The knife that was returned was identified as the Victorinox Swiss Army Classic Pocket Knife. The original price was $12.50 and the last sale price was $8.95 when the knife was last offered in 2006. The current version of the this knife is item #TA247024.
Please let us know if you have any other information on when this knife may have been purchased, if it was in your name or purchased as a gift for you by someone else, or any additional information will be happy to research this further and correct the refund.

The black knife is the knife they currently sell for $18 but gave me $8.95 credit for. The red knife is the knife I paid $29 for & returned 2 of recently. They no longer sell this model but it is still made by Victorinox.

I replied with an old link to the "signature lite" on their own freaking website! It's obvious that they did sell this knife in the past.

I am left beating my head against the wall, wondering why LL Bean is fighting me when they supposedly have a 100% customer satisfaction guarantee.

LL Bean you really suck!

I'm thinking about returning this $135 lawn chair I bought from LL Bean this summer. The reason I paid big bucks for a lawn chair was because I thought if I ever had problems with it, I would be covered under their 100% satisfaction guarantee. But now I am finding out they aren't really very good at honoring that promise. God help me if/when I have any problems with this chair.


  1. Well, that's a real bummer.

    If I were you, and I've done this in the past, I would take that string of e-mails and print them out. Attach a calm, BRIEF, well written letter and any documentation you have, ads, photos, prices, etc., and send it to the president of the company with copies (ALL cc's showing on the original letter) to the head of marketing, the top on-line person, the manager of every store in their area you can get addresses for, the chairman of the board and all board members.

    Also mention that you have a blog and print out a copy of this post and include it. Might as well let them know you are putting this out over the Internet, too. Mention that when you get a proper refund of $XXXX, you will post about the cooperation you received. And then, DO let us know what happens.

    I've done this for myself, and for employers who had been "done wrong" in one way or another. I only do this when I KNOW we are right, and I've never lost a battle yet.

    I usually mention in the letter that if my refund isn't received within 30 days, I'll notify XXX. Maybe the fraud division of some governmental oversight group, or something else outside their company in the U.S. or State government or in the city/county that houses their headquarters.

    The one thing I never threatened was legal action, unless it was for an employer who was willing to go that far. I'd never sue anyone - it costs too much - and I'd never threaten anything I wasn't going to do.

    Usually, for this amount of money, which is peanuts to them, the president's letter is given to one of his people with the following written on it - HANDLE THIS! It goes down the line, or a single phone call is made to give you the refund.
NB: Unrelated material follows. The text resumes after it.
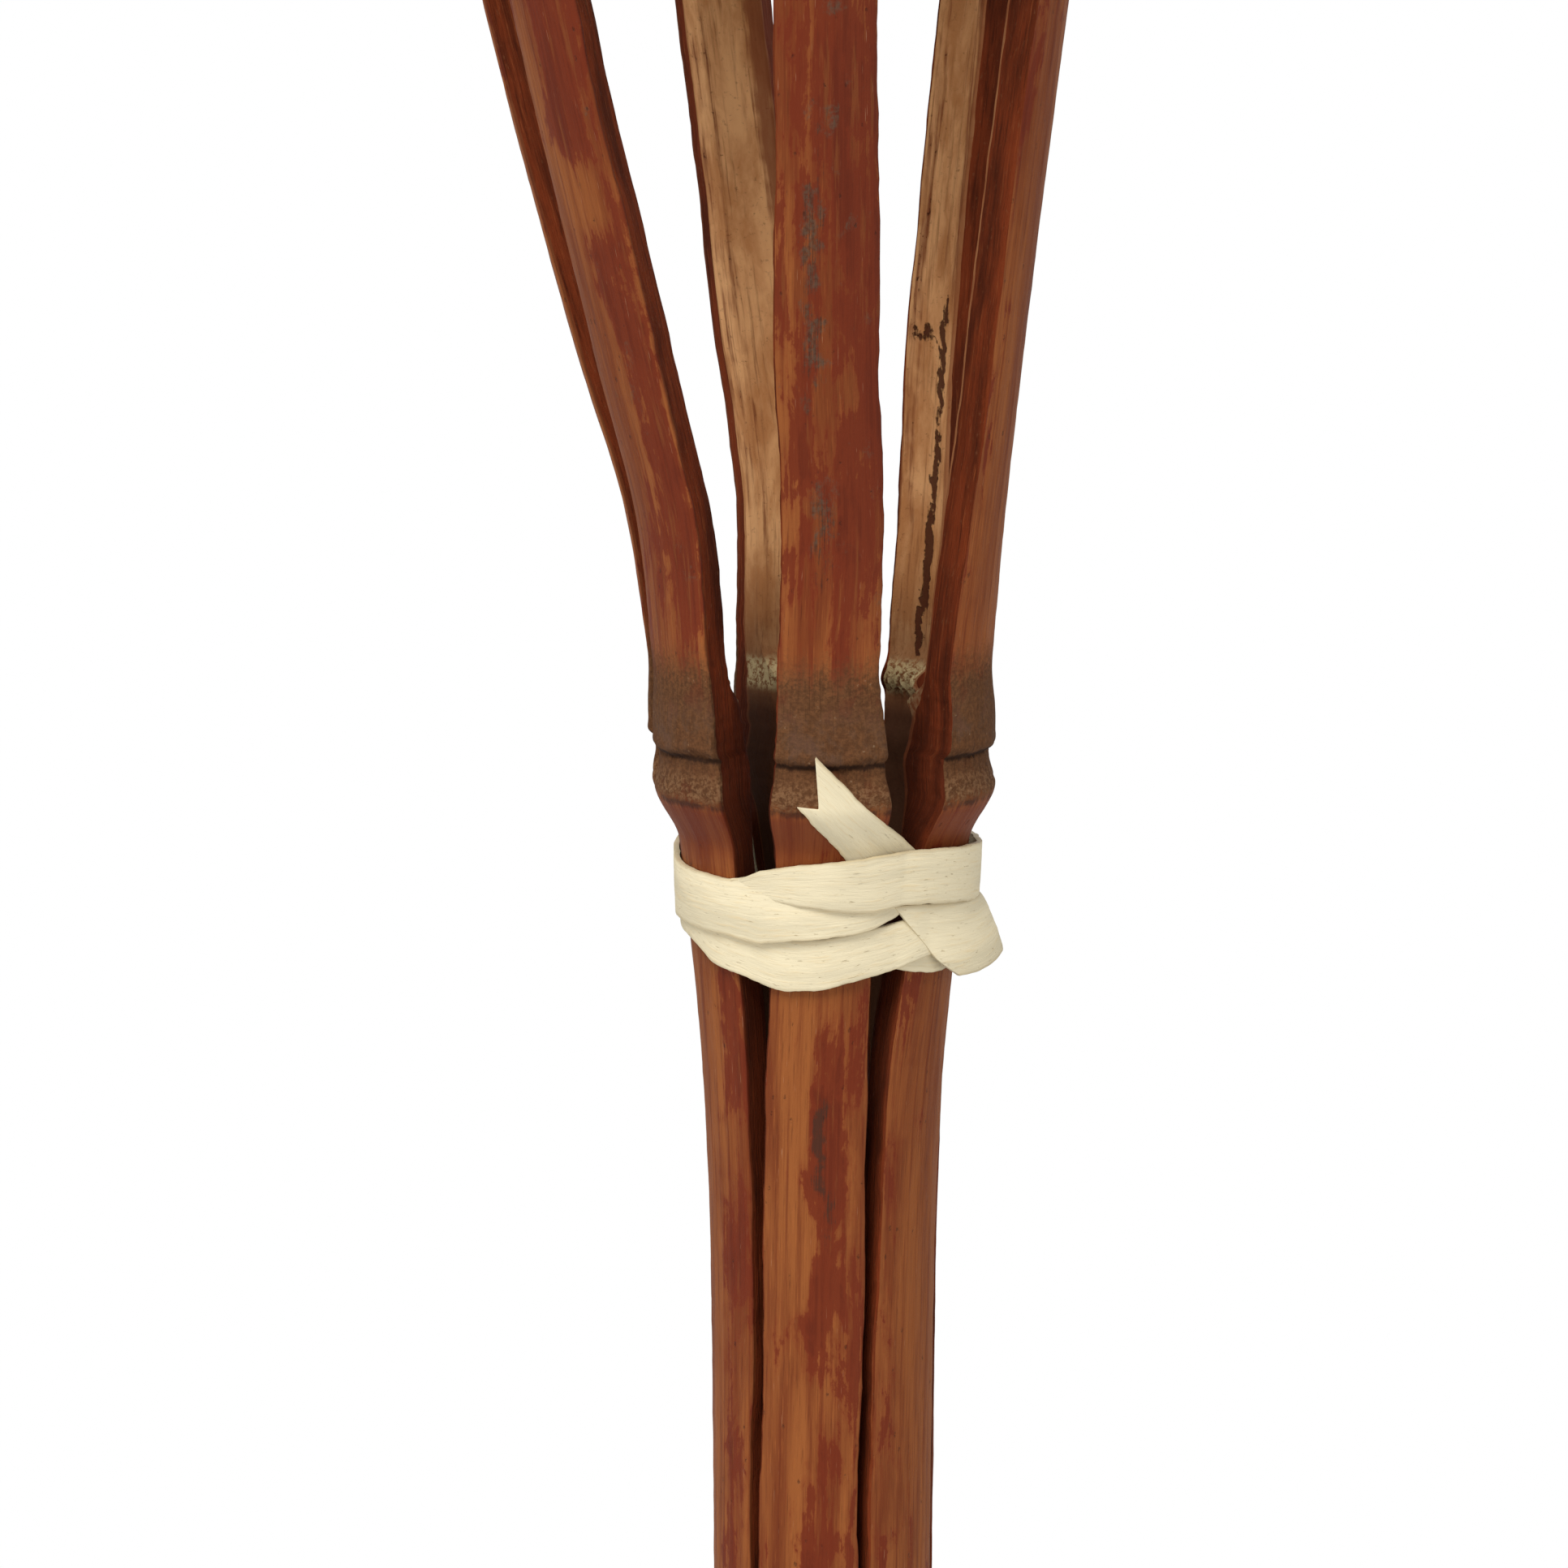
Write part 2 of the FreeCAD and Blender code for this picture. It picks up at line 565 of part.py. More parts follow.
def make_snuffer():
    """The snuffer cap that stands over the wick tube, with its knob and rivet."""
    rest = f"{SEAM} + neck_height + gasket_thickness + cap_top + 3 * rest_gap"
    head_lathe("snuffer_cap", [
        ("snuffer_radius - snuffer_wall", "0"),
        ("snuffer_radius + 1", "0"),
        ("snuffer_radius + 1", "snuffer_wall"),
        ("snuffer_radius", "snuffer_wall"),
        ("snuffer_radius", "snuffer_height - 3"),
        ("snuffer_radius - 3", "snuffer_height"),
        ("rivet_radius", "snuffer_height"),
        ("rivet_radius", "snuffer_height - snuffer_wall"),
        ("snuffer_radius - 3 - 0.5 * snuffer_wall", "snuffer_height - snuffer_wall"),
        ("snuffer_radius - snuffer_wall", "snuffer_height - 3 - 0.5 * snuffer_wall"),
    ], rest)
    head_lathe("snuffer_knob", [
        ("rivet_radius", "snuffer_height"),
        ("0.7 * knob_radius", "snuffer_height"),
        ("0.6 * knob_radius", "snuffer_height + 0.3 * knob_height"),
        ("knob_radius", "snuffer_height + 0.55 * knob_height"),
        ("knob_radius", "snuffer_height + 0.8 * knob_height"),
        ("0.6 * knob_radius", "snuffer_height + knob_height"),
        ("rivet_radius", "snuffer_height + knob_height"),
    ], rest)
    under = "snuffer_height - snuffer_wall"
    head_lathe("snuffer_rivet", [
        ("0", f"{under} - 0.8"),
        ("2 * rivet_radius", f"{under} - 0.8"),
        ("2 * rivet_radius", under),
        ("rivet_radius", under),
        ("rivet_radius", "snuffer_height + knob_height"),
        ("1.8 * rivet_radius", "snuffer_height + knob_height"),
        ("rivet_radius", "snuffer_height + knob_height + 0.8"),
        ("0", "snuffer_height + knob_height + 0.8"),
    ], rest)


def check_and_write():
    """Stops on any failed object or shape, then writes one STEP file for each sub-part."""
    failed = [item.Name for item in DOC.Objects if {"Invalid", "Error"} & set(item.State)]
    if failed:
        raise RuntimeError(f"these objects failed: {failed}")
    bad = [node.Label for node in NODES if node.Shape.isNull() or not node.Shape.isValid()]
    if bad:
        raise RuntimeError(f"these shapes are null or invalid: {bad}")
    os.makedirs("parts", exist_ok=True)
    for node in NODES:
        node.Shape.exportStep(os.path.join("parts", f"{node.Label}.step"))
        print(f"{node.Label}: {len(node.Shape.Solids)} solid, {node.Shape.Volume / 1000:.2f} cm3")


def main():
    make_pole()
    for index in range(STAVE_COUNT):
        make_stave(index)
    make_tie()
    for index in range(COURSE_COUNT):
        make_course(index)
    inner, outer = hoop_circles()
    make_hoop("rim_hoop_inner", inner)
    make_hoop("rim_hoop_outer", outer)
    make_lashings(inner, outer)
    make_canister()
    make_burner()
    make_snuffer()
    DOC.recompute()
    check_and_write()


main()
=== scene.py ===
import math

import bpy
import numpy as np
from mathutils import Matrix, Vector


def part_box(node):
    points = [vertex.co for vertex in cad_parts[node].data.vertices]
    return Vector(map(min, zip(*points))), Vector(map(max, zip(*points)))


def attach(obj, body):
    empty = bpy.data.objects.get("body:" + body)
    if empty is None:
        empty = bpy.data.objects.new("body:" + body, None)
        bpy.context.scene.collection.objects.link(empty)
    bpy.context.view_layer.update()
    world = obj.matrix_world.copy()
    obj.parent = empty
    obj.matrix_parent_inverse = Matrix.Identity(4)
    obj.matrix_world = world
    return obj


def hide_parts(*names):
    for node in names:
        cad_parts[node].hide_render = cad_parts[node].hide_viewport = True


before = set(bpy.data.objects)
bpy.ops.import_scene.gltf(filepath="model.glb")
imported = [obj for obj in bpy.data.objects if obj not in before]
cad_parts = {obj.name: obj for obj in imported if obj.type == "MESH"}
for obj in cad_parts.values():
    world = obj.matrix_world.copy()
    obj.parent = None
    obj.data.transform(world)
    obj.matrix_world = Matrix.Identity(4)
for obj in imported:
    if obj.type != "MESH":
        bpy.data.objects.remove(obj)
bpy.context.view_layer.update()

bl_info = {
    "name": "Tiki Torch",
    "version": (1, 0, 0),
    "blender": (4, 5, 0),
    "location": "3D View > Sidebar > Torch",
    "description": "Models the split cane, its rattan tie, the woven basket and the burner of a tiki torch",
    "category": "Add Mesh",
}

MM = 0.001
CANE_RADIUS = 0.014
STAVE_NODES = (
    "stave_front", "stave_front_right", "stave_back_right", "stave_back", "stave_back_left", "stave_front_left"
)
BACK_RIGHT, BACK = 2, 3
STAVE_RINGS = 361
POLE_SIDES = 96
CUT_TOP = -0.14  # the slanting cut of the pole lies under this height
HOOP_JOINTS = 58  # millimetres of hoop from joint to joint
COURSES = [f"weave_course_{number:02d}" for number in range(1, 13)]
HOOPS = ("rim_hoop_inner", "rim_hoop_outer")


# ---------------------------------------------------------------- settings


class TorchCaneSettings(bpy.types.PropertyGroup):
    node_height: bpy.props.FloatProperty(
        name="Tied node", description="Height of the leaf scar just over the tie", default=0.705, unit="LENGTH"
    )
    split_wander: bpy.props.FloatProperty(
        name="Split wander", description="How far the split faces stray sideways", default=0.00028, unit="LENGTH"
    )
    scar_depth: bpy.props.FloatProperty(
        name="Scar depth", description="Depth of the groove under the leaf scar", default=0.0005, unit="LENGTH"
    )
    skin_colour: bpy.props.FloatVectorProperty(
        name="Skin", description="Varnished skin of the cane",
        default=(0.262, 0.080, 0.0195), subtype="COLOR", size=3,
    )
    stain_colour: bpy.props.FloatVectorProperty(
        name="Stain", description="Dark red stain in the skin",
        default=(0.132, 0.0185, 0.0050), subtype="COLOR", size=3,
    )
    split_colour: bpy.props.FloatVectorProperty(
        name="Split faces", description="Stained faces of the splits",
        default=(0.140, 0.024, 0.0055), subtype="COLOR", size=3,
    )
    wall_colour: bpy.props.FloatVectorProperty(
        name="Inner wall", description="Bare wall inside the cane",
        default=(0.640, 0.345, 0.150), subtype="COLOR", size=3,
    )
    dust_colour: bpy.props.FloatVectorProperty(
        name="Node dust", description="Grey-brown dust on the nodes",
        default=(0.078, 0.033, 0.0125), subtype="COLOR", size=3,
    )


class TorchTieSettings(bpy.types.PropertyGroup):
    thickness: bpy.props.FloatProperty(
        name="Strip thickness", description="Thickness of the rattan strip", default=0.0007, unit="LENGTH"
    )
    colour: bpy.props.FloatVectorProperty(
        name="Tie", description="Dry bare rattan of the tie", default=(0.735, 0.640, 0.432), subtype="COLOR", size=3
    )


class TorchBasketSettings(bpy.types.PropertyGroup):
    weave_colour: bpy.props.FloatVectorProperty(
        name="Weave", description="Split rattan of the basket", default=(0.40, 0.215, 0.085), subtype="COLOR", size=3
    )
    hoop_colour: bpy.props.FloatVectorProperty(
        name="Hoops", description="Round cane of the rim", default=(0.30, 0.135, 0.048), subtype="COLOR", size=3
    )


class TorchHeadSettings(bpy.types.PropertyGroup):
    paint_colour: bpy.props.FloatVectorProperty(
        name="Paint", description="Satin paint of the canister", default=(0.020, 0.020, 0.022), subtype="COLOR", size=3
    )
    steel_colour: bpy.props.FloatVectorProperty(
        name="Steel", description="Spun steel of the caps", default=(0.55, 0.55, 0.54), subtype="COLOR", size=3
    )
    brass_colour: bpy.props.FloatVectorProperty(
        name="Brass", description="Wick tube and rivet", default=(0.70, 0.50, 0.20), subtype="COLOR", size=3
    )


# ---------------------------------------------------------------- shader maths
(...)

They don't want unhappy customers who are willing to go this far.

    The only time I didn't do all this, I lost. It was over my converter that was installed at Main Street RV and Marine in Hurricane, UT. I sent some e-mails to him, but gave up when I received no reply. My loss on that one.

    It takes time but, trust me, it feels good, gets out a lot of the anger and stress, and when you win this battle, there will be a huge smile on your face. It sounds like you are just mad enough to do all this. :)

  2. Thanks for the advice but I've decided to just not shop at LL Beans anymore. I deleted the emailed gift cards they sent to me and didn't bother returning the phone call of an LL Bean exec who called.

    Googling "LL BEAN SUCKS" brings up many stories of people (and employees) griping about LL Beans product quality (and worker morale) going downhill since the new CEO took over and focused on maximizing profits.

    Sadly, most things sold at LL Bean now are made in China and don't last. That is why they are making their return policy so difficult to navigate, drawn out and so rigid.

  3. LL Bean is privately owned. There is no stock, no board and no reporting of financials.

    The new CEO wants to make money so that he can get a bonus. The company has completely changed with layers and layers of management . You have a very slim chance of any correspondence ever being reviewed by the CEO. Management is very careful not to publish their email addresses as they have people working for them to handle complaints.